▶ [SOURCE DATA]:

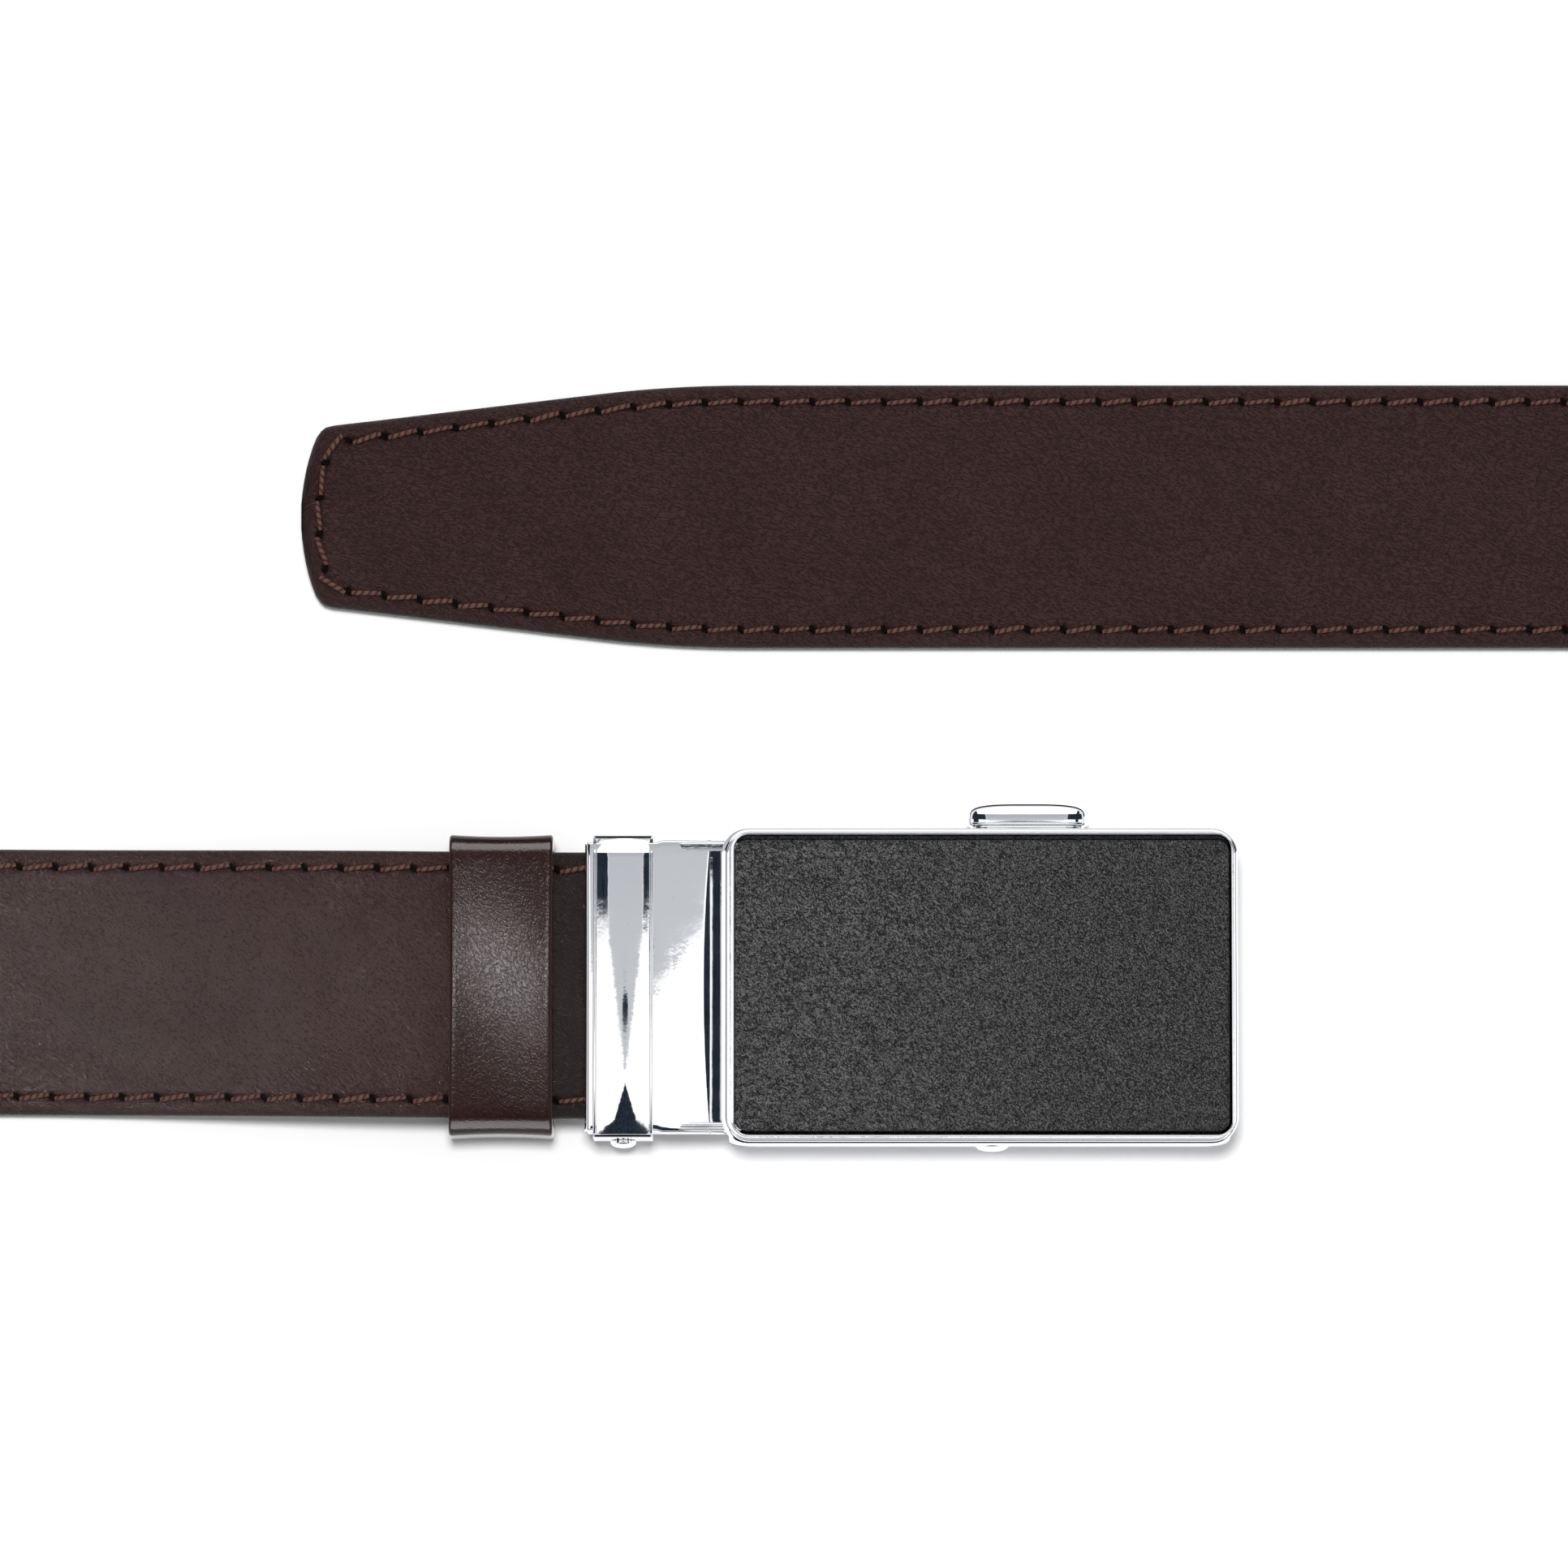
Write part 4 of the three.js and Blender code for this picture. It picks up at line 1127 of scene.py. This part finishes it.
# how far the leather plate reaches past the solid one on each side, in mm
insertSpec = {"left": 0.04, "right": 0.08, "low": -0.3, "high": -0.2, "cornerGap": 0.3}


def makeInsert(spec):
    low, high = local(insertLow), local(insertHigh)
    corner = buckleSpec["pocketCorner"] - spec["cornerGap"]
    loops = []
    for inset, z in ((0.4, low.z), (0.05, low.z), (0, low.z + 0.1), (0, high.z - 0.3), (0.04, high.z - 0.17),
                     (0.12, high.z - 0.07), (0.25, high.z - 0.02), (0.45, high.z), (1.0, high.z + 0.01),
                     (3.0, high.z + 0.015)):
        points = roundedRect(low.x + inset - spec["left"], high.x - inset + spec["right"],
                             low.y + inset - spec["low"], high.y - inset + spec["high"],
                             corner - inset * 0.4)
        loops.append([(x, y, z) for x, y in points])
    bm = bmesh.new()
    addLoft(bm, loops)
    return finishMesh(bm, "insert_leather", "insert", sharp=60)


insert = makeInsert(insertSpec)
print("buckle made")


# clamp cover: a thin outer frame round a bowed panel, with an ear down each side
coverSpec = {"corner": 0.6, "frame": 0.42, "seam": 0.08, "ear": 0.6, "peak": 12.05, "under": 10.85,
             "round": 0.52, "lean": 0.0208, "slopeMiddle": 0.0198, "slopeRate": 0.04,
             "toeStart": -0.573, "toeRate": 0.42, "browStart": 0.895, "brow": 0.2}


def makeCover(spec):
    low, high = local(coverLow), local(coverHigh)
    halfX, halfY = (high.x - low.x) / 2, (high.y - low.y) / 2
    middleX = (low.x + high.x) / 2
    inset = spec["frame"] + spec["seam"]
    panelX, panelY = halfX - inset, halfY - inset

    def ridge(y):
        v = y / panelY
        toe = max(0.0, spec["toeStart"] - v)
        bow = spec["slopeMiddle"] * v + spec["slopeRate"] / 2 * v * v + spec["toeRate"] / 2 * toe * toe
        bow += spec["brow"] * max(0.0, v - spec["browStart"])
        return spec["peak"] - panelY * bow

    def panel(x, y):
        return ridge(y) - spec["round"] * (x / panelX) ** 2 + spec["lean"] * x

    def border(y):
        return ridge(y) - spec["round"] - 0.07

    bm = bmesh.new()
    # the panel: a grid whose sides draw in at its round corners
    radius = spec["corner"] - 0.15
    vs = np.concatenate([-panelY + radius * (1 - np.cos(np.radians(np.arange(0, 90, 12)))),
                         np.linspace(-panelY + radius, panelY - radius, 110),
                         panelY - radius * (1 - np.cos(np.radians(np.arange(78, -1, -13))))])
    us = np.linspace(-1, 1, 33)
    rows, feet = [], []
    for y in vs:
        past = max(0.0, radius - (panelY - abs(y)))
        wide = panelX - (radius - math.sqrt(max(0.0, radius * radius - past * past)))
        rows.append([bm.verts.new(place([(middleX + u * wide, y, panel(u * wide, y))])[0]) for u in us])
        feet.append([bm.verts.new(place([(middleX + u * wide, y, spec["under"] - 0.4)])[0]) for u in us])
    addSlab(bm, rows, feet)

    # the frame: one closed section swept round
    loops = []
    for step, level in ((0.0, -1.0), (0.0, -0.16), (0.03, -0.07), (0.1, -0.015), (0.18, 0.0), (0.3, 0.0),
                        (0.37, -0.02), (0.42, -0.09), (0.42, -1.0)):
        corner = max(spec["corner"] - step, 0.1)
        points = denseRect(-halfX + step, halfX - step, -halfY + step, halfY - step, corner, 8, 4, 90)
        foot = spec["under"] - 0.25
        loops.append([(middleX + x, y, foot if level == -1.0 else border(y) + level) for x, y in points])
    addLoft(bm, loops, ring=True)
    for side in (1, -1):
        y0, y1 = sorted((side * (halfY - spec["ear"]), side * halfY))
        addBox(bm, low.x + 0.05, high.x - 0.05, y0, y1, low.z, spec["under"], round_=0.15, corner=0.14)
    return finishMesh(bm, "cover_chrome", "chrome")


cover = makeCover(coverSpec)


# pins along Y: the domed head reaches from seat to tip, both mm from the buckle's middle
pinSpecs = {
    "clamp_pin_lower_chrome": {"shaft": 0.8, "head": 1.7, "seat": -20.02, "tip": -21.0},
    "clamp_pin_upper_chrome": {"shaft": 0.8, "head": 1.7, "seat": 20.02, "tip": 20.62},
    "lever_pin_chrome": {"shaft": 1.0, "head": 2.25, "seat": -20.3, "tip": -21.35},
}


def lathePin(name, low, high):
    spec = pinSpecs[name]
    shaftRadius, headRadius, seat, tip = spec["shaft"], spec["head"], spec["seat"], spec["tip"]
    low, high = local(low), local(high)
    x, z = (low.x + high.x) / 2, (low.z + high.z) / 2
    foot = high.y if tip < 0 else low.y
    sign = -1 if tip < 0 else 1
    profile = [(foot, shaftRadius * 0.8), (foot + sign * 0.2, shaftRadius), (seat, shaftRadius),
               (seat, headRadius * 0.94), (seat + sign * 0.04, headRadius), (seat + sign * 0.16, headRadius)]
    start = seat + sign * 0.16
    for angle in range(10, 91, 10):
        a = math.radians(angle)
        profile.append((start + (tip - start) * math.sin(a), max(headRadius * math.cos(a) ** 0.8, 0.02)))
    bm = bmesh.new()
    addLoft(bm, [circle(x, y, z, r) for y, r in profile])
    return finishMesh(bm, name, "chrome")


clampPinLower = lathePin("clamp_pin_lower_chrome", lowerPinLow, lowerPinHigh)
clampPinUpper = lathePin("clamp_pin_upper_chrome", upperPinLow, upperPinHigh)
leverPin = lathePin("lever_pin_chrome", leverPinLow, leverPinHigh)


# release knob: a long tab with tapering ends and a rounded front, on a flange and a short boss
knobSpec = {"boss": 1.9, "plateStart": 21.2, "taper": 3.4, "flange": 0.55, "grooveDepth": 0.22}


def knobLoop(low, high, insetX, insetZ, y, taper):
    halfX, halfZ = (high.x - low.x) / 2 - insetX, (high.z - low.z) / 2 - insetZ
    x, z = (low.x + high.x) / 2, (low.z + high.z) / 2
    points = []
    for i in range(72):
        a = 2 * math.pi * i / 72
        c, s = math.cos(a), math.sin(a)
        points.append((x + halfX * math.copysign(abs(c) ** (2 / taper), c), y,
                       z + halfZ * math.copysign(abs(s) ** 0.95, s)))
    return points


def makeKnob(spec):
    low, high = local(knobLow), local(knobHigh)
    start, tip = spec["plateStart"], high.y
    depth = tip - start
    groove, flange = spec["grooveDepth"], spec["flange"]
    profile = [(1.2, 1.2, 0.0), (0.75, 0.5, 0.0), (0.62, 0.36, 0.06), (0.58, 0.32, 0.16),
               (0.58, 0.32, flange - 0.05), (0.62, 0.36, flange), (0.62 + groove, 0.36 + groove, flange + 0.06),
               (0.1, 0.14, flange + 0.12), (0.0, 0.0, flange + 0.3)]
    for i in range(0, 13):
        a = math.pi / 2 * i / 12
        share = 1 - math.cos(a)
        rise = flange + 0.7 + (depth - flange - 0.7) * math.sin(a)
        profile.append((3.4 * share ** 1.6, 1.3 * share, rise))
    bm = bmesh.new()
    addLoft(bm, [knobLoop(low, high, ix, iz, start + rise, spec["taper"]) for ix, iz, rise in profile])
    boss = ((low.y, spec["boss"] - 0.1), (low.y + 0.1, spec["boss"]), (start + 0.3, spec["boss"]))
    addLoft(bm, [circle(buckleSpec["leverX"], y, buckleSpec["leverZ"], r) for y, r in boss])
    return finishMesh(bm, "release_knob_chrome", "chrome")


knob = makeKnob(knobSpec)
print("clamp and lever made")

# the solid model's own pieces that stay
for name, finish in (("ratchet_track", "nylon"), ("clamp_jaw", "steel"), ("pawl", "steel")):
    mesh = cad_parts[name].data
    mesh.materials.clear()
    mesh.materials.append(finishes[finish])


# studio: a white floor, a soft light from overhead, sheen lights for the leather, and what the chrome sees
studio = {
    "floorSize": 6.0, "floorColour": 0.93, "worldLight": 0.42,
    "key": {"place": (-0.06, 0.13, 1.4), "aim": (0, 0, 0), "size": 0.27, "power": 15.3},
    "strapSheen": {"place": (-0.18, 0.053, 0.7), "aim": (-0.115, -0.01, 0), "size": 0.06, "power": 0.038,
                   "spread": 0.2},
    "keeperSheen": {"place": (-0.083, 0.068, 0.7), "aim": (-0.063, 0, 0), "size": 0.04, "wide": 0.2,
                    "power": 1.1},
    "keeperTop": {"place": (-0.063, 0.6, 0.45), "aim": (-0.063, 0, 0), "size": 0.6, "power": 14.0},
    "keeperLow": {"place": (-0.063, -0.6, 0.3), "aim": (-0.063, 0, 0), "size": 0.6, "power": 14.0},
}


def makeFloor(spec):
    size = spec["floorSize"] / 2
    mesh = bpy.data.meshes.new("floor")
    corners = [(-size, -size, 0), (size, -size, 0), (size, size, 0), (-size, size, 0)]
    mesh.from_pydata([Vector(c) + Vector((0, 0, -0.00005)) for c in corners], [], [(0, 1, 2, 3)])
    obj = newObject("floor", mesh)
    level = spec["floorColour"]
    material, tree, shader = newMaterial("floor", Roughness=0.9, Base_Color=(level, level, level, 1),
                                         Specular_IOR_Level=0.1, Emission_Strength=1.0)
    # painted light: the floor glows, and only reflections see the glow, so the chrome mirrors a lighter floor
    mirrored = node(tree, "ShaderNodeLightPath").outputs["Is Glossy Ray"]
    link(tree, mixColour(tree, mirrored, (0, 0, 0, 1), (0.55, 0.55, 0.57, 1)), shader.inputs["Emission Color"])
    mesh.materials.append(material)


# an oval of light, or with sheenOf one that only adds gloss to those pieces
def makeLight(name, spec, sheenOf=()):
    data = bpy.data.lights.new(name, "AREA")
    data.shape = "ELLIPSE"
    data.size = spec.get("wide", spec["size"])
    data.size_y = spec["size"]
    data.energy = spec["power"]
    data.spread = spec.get("spread", math.pi)
    light = newObject(name, data)
    light.location = home + Vector(spec["place"])
    target = home + Vector(spec["aim"])
    light.rotation_euler = (target - light.location).to_track_quat("-Z", "Y").to_euler()
    if sheenOf:
        light.visible_diffuse = False
        receivers = bpy.data.collections.new(name + "Receivers")
        for obj in sheenOf:
            receivers.objects.link(obj)
        light.light_linking.receiver_collection = receivers
    else:
        light.visible_glossy = False


# even light for what is dull, and a studio of white, grey and navy areas for what is polished
def makeWorld(spec):
    world = bpy.data.worlds.new("studio")
    bpy.context.scene.world = world
    world.use_nodes = True
    tree = world.node_tree
    tree.nodes.clear()
    direction = node(tree, "ShaderNodeTexCoord").outputs["Generated"]
    parts = node(tree, "ShaderNodeSeparateXYZ", {0: direction}).outputs
    ragged = noise(tree, direction, 70.0, 6.0, 0.65)
    ragged = minus(tree, ragged, 0.5)
    up = add(tree, parts[1], times(tree, ragged, 0.035))
    side = add(tree, math1(tree, "ABSOLUTE", parts[0]), times(tree, ragged, 0.05))
    navy = mixColour(tree, mapRange(tree, ragged, -0.1, 0.16), (0.008, 0.012, 0.018, 1),
                     (0.035, 0.05, 0.075, 1))
    white = (1.25, 1.25, 1.25, 1)
    grey = mixColour(tree, mapRange(tree, up, 0.1, 0.3), (0.62, 0.63, 0.655, 1), (0.50, 0.51, 0.54, 1))
    # navy to both sides: all of it far out, only a band of it nearer in
    far = times(tree, mapRange(tree, side, 0.62, 0.65), mapRange(tree, parts[0], 0.78, 0.74))
    far = times(tree, far, mapRange(tree, parts[0], -0.88, -0.85))
    near = times(tree, mapRange(tree, side, 0.37, 0.40),
                 times(tree, mapRange(tree, up, 0.145, 0.16), mapRange(tree, up, 0.46, 0.42)))
    dark = math1(tree, "MAXIMUM", math1(tree, "MAXIMUM", far, near), mapRange(tree, up, -0.58, -0.64))
    colour = mixColour(tree, dark, white, navy)
    wedge = minus(tree, up, times(tree, math1(tree, "ABSOLUTE", parts[0]), 0.231))
    wall = times(tree, mapRange(tree, wedge, 0.055, 0.062), mapRange(tree, side, 0.385, 0.37))
    wall = times(tree, wall, mapRange(tree, up, 0.46, 0.42))
    colour = mixColour(tree, wall, colour, grey)
    # a dark gap between the lamps, and the camera over the middle
    gap = math1(tree, "MAXIMUM", times(tree, add(tree, up, 0.02), -1.1),
                times(tree, add(tree, up, 0.2), -6.2))
    gap = minus(tree, gap, side)
    gap = times(tree, mapRange(tree, gap, -0.004, 0.006), mapRange(tree, up, -0.40, -0.36))
    colour = mixColour(tree, gap, colour, navy)
    lens = node(tree, "ShaderNodeVectorMath", {0: direction, 1: (0.0, 0.099, 0.0)},
                operation="SUBTRACT").outputs[0]
    lens = scaled(tree, lens, (15.2, 78.0, 0.0))
    lens = node(tree, "ShaderNodeVectorMath", {0: lens}, operation="LENGTH").outputs["Value"]
    lens = times(tree, mapRange(tree, lens, 1.1, 0.9), mapRange(tree, parts[2], 0.0, 0.1))
    colour = mixColour(tree, lens, colour, navy)
    colour = mixColour(tree, mapRange(tree, parts[2], 0.42, 0.30), colour, (0.9, 0.9, 0.92, 1))
    seen = node(tree, "ShaderNodeBackground", {"Color": colour, "Strength": 1.0})
    even = node(tree, "ShaderNodeBackground", {"Color": (0.985, 0.985, 1.0, 1), "Strength": spec["worldLight"]})
    path = node(tree, "ShaderNodeLightPath")
    mixed = node(tree, "ShaderNodeMixShader", {0: path.outputs["Is Glossy Ray"], 1: even.outputs[0],
                                               2: seen.outputs[0]})
    out = tree.nodes.new("ShaderNodeOutputWorld")
    link(tree, mixed.outputs[0], out.inputs["Surface"])


makeFloor(studio)
makeLight("key", studio["key"])
makeWorld(studio)
bpy.context.scene.view_settings.view_transform = "Standard"
print("studio lit")

# what each piece rides on, which solid pieces it stands for (those are hidden), and a finish slot that nothing
# here reads
for obj, body, nodes, slot in (
        (strap, "belt", ("strap",), "strap_leather"),
        (threadFace, "belt", (), "strap_leather"),
        (threadBack, "belt", (), "strap_leather"),
        (holesFace, "belt", (), "strap_leather"),
        (keeper, "belt", ("keeper_loop",), "keeper_leather"),
        (buckle, "belt", ("buckle_body",), "buckle_metal"),
        (insert, "belt", ("face_insert",), "insert_leather"),
        (cover, "belt", ("clamp_cover",), "buckle_metal"),
        (clampPinLower, "belt", ("clamp_pin_lower",), "buckle_metal"),
        (clampPinUpper, "belt", ("clamp_pin_upper",), "buckle_metal"),
        (leverPin, "lever", ("lever_pin",), "buckle_metal"),
        (knob, "lever", ("release_knob",), "buckle_metal")):
    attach(obj, body)
    if nodes:
        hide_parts(*nodes)

# the sheen lights know their pieces by object, so they come once the pieces are in place
makeLight("strapSheen", studio["strapSheen"], [strap])
for name in ("keeperSheen", "keeperTop", "keeperLow"):
    makeLight(name, studio[name], [keeper])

▶ [EXERCISE AIM]: Everything from the line containing "hide_parts(*nodes)" to the end of the data above should be quoted exactly, please, both ends included, and nothing outside that span.

▶ [REPLY TO THE TASK]:
        hide_parts(*nodes)

# the sheen lights know their pieces by object, so they come once the pieces are in place
makeLight("strapSheen", studio["strapSheen"], [strap])
for name in ("keeperSheen", "keeperTop", "keeperLow"):
    makeLight(name, studio[name], [keeper])